>> START PROVIDED DATA

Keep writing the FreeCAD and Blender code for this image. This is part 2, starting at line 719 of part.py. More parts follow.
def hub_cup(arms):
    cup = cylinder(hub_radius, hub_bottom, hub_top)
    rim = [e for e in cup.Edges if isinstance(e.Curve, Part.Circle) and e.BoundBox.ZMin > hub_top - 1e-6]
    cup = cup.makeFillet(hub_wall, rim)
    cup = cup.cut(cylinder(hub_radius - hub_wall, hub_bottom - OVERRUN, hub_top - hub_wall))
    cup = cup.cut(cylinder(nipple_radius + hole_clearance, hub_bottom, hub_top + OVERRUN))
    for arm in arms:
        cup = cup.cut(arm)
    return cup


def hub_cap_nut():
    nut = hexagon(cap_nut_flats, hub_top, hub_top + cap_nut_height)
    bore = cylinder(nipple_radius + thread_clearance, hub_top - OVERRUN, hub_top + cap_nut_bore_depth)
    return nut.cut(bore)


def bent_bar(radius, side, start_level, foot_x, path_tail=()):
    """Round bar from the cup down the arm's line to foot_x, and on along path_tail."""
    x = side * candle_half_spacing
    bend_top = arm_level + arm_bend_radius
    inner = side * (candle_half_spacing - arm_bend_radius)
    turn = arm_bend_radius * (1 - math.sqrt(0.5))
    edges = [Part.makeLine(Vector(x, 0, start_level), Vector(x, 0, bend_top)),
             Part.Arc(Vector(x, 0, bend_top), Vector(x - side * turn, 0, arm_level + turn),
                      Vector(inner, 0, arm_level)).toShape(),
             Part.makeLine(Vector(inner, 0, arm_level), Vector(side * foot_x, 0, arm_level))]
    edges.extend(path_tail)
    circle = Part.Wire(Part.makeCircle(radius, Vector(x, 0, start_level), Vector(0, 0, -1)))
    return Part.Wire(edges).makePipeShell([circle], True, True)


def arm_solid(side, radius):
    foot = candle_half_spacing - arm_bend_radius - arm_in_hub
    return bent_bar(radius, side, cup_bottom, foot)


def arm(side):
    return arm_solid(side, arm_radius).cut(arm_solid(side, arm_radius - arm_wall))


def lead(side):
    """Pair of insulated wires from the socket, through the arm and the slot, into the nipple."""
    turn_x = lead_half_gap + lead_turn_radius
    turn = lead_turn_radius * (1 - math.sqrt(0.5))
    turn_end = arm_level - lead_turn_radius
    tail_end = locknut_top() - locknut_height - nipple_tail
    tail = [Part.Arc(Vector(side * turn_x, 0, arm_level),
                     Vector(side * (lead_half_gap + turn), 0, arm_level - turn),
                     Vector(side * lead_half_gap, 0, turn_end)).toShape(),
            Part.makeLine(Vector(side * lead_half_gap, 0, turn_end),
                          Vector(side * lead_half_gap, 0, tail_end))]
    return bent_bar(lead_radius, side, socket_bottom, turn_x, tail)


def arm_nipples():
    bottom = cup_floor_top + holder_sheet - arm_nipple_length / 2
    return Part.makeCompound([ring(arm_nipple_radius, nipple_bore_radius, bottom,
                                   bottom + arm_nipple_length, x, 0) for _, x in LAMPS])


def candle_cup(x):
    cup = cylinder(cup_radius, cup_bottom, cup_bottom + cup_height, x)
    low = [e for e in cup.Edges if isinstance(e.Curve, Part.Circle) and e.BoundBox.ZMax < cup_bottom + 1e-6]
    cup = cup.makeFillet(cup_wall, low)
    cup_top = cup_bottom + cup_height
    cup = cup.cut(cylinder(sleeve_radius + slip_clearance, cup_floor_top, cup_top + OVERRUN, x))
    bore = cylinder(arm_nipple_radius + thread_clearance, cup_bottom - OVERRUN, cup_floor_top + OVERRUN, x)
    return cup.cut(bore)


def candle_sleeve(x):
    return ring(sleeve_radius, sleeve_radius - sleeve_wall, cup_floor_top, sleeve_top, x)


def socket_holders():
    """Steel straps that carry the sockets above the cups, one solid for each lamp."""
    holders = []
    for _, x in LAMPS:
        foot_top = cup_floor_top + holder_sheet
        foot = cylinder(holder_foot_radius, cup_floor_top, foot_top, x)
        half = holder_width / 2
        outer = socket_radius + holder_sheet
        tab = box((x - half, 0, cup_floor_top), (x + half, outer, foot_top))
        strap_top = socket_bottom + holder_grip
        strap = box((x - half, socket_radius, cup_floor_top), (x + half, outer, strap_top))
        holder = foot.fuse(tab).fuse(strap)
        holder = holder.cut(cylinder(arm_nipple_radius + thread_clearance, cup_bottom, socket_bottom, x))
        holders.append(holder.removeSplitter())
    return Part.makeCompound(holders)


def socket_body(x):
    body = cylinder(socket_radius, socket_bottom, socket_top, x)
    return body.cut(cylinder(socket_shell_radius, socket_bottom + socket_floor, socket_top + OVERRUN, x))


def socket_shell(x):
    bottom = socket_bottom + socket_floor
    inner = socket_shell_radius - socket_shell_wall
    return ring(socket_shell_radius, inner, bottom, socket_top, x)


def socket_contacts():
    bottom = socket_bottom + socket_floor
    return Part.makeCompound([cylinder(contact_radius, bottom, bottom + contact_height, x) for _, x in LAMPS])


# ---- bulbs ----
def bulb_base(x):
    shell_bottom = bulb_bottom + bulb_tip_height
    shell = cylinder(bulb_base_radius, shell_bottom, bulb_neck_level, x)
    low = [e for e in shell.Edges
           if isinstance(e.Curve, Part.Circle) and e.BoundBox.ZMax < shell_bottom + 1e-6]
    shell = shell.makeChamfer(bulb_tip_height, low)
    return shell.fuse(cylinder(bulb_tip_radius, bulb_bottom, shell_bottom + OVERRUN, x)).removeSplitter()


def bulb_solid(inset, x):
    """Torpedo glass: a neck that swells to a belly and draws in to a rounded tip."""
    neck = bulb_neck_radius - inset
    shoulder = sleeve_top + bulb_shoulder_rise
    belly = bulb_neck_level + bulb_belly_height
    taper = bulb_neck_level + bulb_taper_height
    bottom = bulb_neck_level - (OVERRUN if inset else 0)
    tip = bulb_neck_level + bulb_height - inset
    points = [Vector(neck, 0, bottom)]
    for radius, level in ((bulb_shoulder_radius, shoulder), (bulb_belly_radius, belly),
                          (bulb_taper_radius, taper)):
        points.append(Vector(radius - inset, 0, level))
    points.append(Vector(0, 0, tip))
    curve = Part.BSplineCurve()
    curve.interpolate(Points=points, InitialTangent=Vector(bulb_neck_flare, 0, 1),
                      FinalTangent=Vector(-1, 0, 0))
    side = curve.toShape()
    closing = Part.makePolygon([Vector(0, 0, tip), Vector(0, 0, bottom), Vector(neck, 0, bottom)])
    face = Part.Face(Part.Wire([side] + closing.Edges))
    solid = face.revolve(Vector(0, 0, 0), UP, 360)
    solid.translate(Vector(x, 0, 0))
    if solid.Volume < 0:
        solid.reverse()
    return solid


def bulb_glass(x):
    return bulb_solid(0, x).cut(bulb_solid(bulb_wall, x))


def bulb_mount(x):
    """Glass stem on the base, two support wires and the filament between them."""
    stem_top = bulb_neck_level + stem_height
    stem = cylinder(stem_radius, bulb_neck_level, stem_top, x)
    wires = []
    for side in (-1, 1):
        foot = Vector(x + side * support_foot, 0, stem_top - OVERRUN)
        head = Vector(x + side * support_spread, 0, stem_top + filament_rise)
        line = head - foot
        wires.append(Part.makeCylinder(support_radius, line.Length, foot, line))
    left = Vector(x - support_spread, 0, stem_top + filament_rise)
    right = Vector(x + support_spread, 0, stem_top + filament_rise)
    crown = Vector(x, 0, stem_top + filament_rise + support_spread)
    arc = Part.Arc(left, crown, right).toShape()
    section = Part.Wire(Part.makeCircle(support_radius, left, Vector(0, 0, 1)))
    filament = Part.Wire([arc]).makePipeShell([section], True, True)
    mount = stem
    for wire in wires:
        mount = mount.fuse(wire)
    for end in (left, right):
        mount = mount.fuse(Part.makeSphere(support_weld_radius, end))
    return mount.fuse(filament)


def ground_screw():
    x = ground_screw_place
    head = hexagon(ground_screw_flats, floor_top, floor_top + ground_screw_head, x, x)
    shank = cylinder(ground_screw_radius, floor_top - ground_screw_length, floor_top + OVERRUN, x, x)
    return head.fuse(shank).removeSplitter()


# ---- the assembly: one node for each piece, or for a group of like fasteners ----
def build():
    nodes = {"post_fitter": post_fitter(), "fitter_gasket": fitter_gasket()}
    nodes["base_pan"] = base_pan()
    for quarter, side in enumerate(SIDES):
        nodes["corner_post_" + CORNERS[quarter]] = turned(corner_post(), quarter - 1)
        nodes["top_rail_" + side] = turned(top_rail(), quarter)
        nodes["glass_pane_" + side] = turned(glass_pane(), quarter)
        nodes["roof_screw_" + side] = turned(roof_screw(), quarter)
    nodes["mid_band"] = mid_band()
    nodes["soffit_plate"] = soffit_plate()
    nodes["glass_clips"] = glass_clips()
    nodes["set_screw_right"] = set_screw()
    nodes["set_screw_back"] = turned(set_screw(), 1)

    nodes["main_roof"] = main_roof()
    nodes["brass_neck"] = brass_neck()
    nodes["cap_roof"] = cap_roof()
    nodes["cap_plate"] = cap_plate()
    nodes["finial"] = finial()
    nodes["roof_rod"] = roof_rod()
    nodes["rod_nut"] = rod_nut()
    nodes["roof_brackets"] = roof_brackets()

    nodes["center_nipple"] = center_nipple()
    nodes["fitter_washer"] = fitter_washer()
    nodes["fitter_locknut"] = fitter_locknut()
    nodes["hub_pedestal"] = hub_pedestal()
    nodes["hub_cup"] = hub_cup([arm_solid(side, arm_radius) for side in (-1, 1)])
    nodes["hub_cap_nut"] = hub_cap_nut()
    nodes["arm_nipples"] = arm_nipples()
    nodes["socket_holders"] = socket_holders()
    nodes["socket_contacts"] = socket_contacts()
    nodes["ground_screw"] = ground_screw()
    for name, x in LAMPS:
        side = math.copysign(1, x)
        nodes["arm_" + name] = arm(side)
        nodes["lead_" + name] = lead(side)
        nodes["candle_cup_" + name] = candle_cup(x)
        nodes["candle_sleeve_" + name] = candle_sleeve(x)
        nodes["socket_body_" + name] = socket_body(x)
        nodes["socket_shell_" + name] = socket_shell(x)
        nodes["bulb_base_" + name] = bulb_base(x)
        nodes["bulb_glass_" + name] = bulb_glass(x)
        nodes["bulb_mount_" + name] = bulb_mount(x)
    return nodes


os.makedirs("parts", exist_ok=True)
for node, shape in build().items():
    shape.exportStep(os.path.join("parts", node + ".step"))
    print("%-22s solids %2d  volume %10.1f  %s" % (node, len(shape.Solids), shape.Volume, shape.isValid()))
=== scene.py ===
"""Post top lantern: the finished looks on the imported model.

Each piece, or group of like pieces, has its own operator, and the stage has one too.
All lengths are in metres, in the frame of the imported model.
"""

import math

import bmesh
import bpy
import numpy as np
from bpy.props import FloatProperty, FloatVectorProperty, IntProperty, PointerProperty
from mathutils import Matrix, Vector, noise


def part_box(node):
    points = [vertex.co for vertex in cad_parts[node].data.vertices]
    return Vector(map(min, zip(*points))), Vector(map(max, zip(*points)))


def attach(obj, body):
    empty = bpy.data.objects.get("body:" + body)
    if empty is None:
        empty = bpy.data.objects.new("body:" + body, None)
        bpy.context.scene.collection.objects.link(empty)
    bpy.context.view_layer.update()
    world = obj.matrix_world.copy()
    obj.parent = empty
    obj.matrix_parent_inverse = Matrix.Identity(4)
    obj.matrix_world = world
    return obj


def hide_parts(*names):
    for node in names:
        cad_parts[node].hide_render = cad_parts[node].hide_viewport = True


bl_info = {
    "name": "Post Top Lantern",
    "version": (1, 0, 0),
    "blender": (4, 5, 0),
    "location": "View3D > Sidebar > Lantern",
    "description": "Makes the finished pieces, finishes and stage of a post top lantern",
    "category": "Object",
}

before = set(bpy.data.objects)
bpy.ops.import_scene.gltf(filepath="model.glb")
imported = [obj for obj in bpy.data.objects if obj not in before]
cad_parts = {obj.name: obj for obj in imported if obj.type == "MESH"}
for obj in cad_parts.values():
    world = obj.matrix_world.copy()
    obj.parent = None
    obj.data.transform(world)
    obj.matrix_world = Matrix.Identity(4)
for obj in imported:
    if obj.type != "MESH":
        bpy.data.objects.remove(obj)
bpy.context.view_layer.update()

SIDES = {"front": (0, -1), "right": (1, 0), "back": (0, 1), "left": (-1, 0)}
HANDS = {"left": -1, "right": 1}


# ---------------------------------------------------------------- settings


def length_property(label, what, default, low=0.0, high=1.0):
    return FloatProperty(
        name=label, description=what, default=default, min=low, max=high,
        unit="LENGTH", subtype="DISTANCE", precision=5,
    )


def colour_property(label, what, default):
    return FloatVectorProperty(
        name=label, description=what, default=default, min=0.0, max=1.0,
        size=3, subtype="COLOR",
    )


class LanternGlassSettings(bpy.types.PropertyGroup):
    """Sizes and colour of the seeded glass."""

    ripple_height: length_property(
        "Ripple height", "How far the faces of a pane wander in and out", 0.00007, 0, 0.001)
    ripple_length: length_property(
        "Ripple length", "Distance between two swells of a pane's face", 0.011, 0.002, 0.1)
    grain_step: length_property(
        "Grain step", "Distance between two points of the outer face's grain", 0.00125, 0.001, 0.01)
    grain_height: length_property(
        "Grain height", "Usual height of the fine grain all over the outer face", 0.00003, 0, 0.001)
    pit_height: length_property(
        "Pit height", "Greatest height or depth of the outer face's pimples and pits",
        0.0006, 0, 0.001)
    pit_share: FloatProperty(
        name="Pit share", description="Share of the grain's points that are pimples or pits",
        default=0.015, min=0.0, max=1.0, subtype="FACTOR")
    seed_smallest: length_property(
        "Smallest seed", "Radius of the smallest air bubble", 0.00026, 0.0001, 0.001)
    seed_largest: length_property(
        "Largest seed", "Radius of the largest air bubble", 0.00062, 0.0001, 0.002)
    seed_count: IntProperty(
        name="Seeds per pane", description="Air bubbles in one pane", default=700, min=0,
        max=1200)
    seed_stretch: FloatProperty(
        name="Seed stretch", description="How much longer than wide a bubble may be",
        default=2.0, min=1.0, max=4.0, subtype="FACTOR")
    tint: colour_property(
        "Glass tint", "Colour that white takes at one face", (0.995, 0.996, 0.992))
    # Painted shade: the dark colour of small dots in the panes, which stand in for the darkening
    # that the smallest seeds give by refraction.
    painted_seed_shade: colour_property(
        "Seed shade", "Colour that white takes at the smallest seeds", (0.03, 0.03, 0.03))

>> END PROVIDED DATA

Repeat word for word the stretch of lines from the one with "bpy.data.objects.remove(obj)" down to the one with "and colour of", both included.

◆ THE REPLY ◆
        bpy.data.objects.remove(obj)
bpy.context.view_layer.update()

SIDES = {"front": (0, -1), "right": (1, 0), "back": (0, 1), "left": (-1, 0)}
HANDS = {"left": -1, "right": 1}


# ---------------------------------------------------------------- settings


def length_property(label, what, default, low=0.0, high=1.0):
    return FloatProperty(
        name=label, description=what, default=default, min=low, max=high,
        unit="LENGTH", subtype="DISTANCE", precision=5,
    )


def colour_property(label, what, default):
    return FloatVectorProperty(
        name=label, description=what, default=default, min=0.0, max=1.0,
        size=3, subtype="COLOR",
    )


class LanternGlassSettings(bpy.types.PropertyGroup):
    """Sizes and colour of the seeded glass."""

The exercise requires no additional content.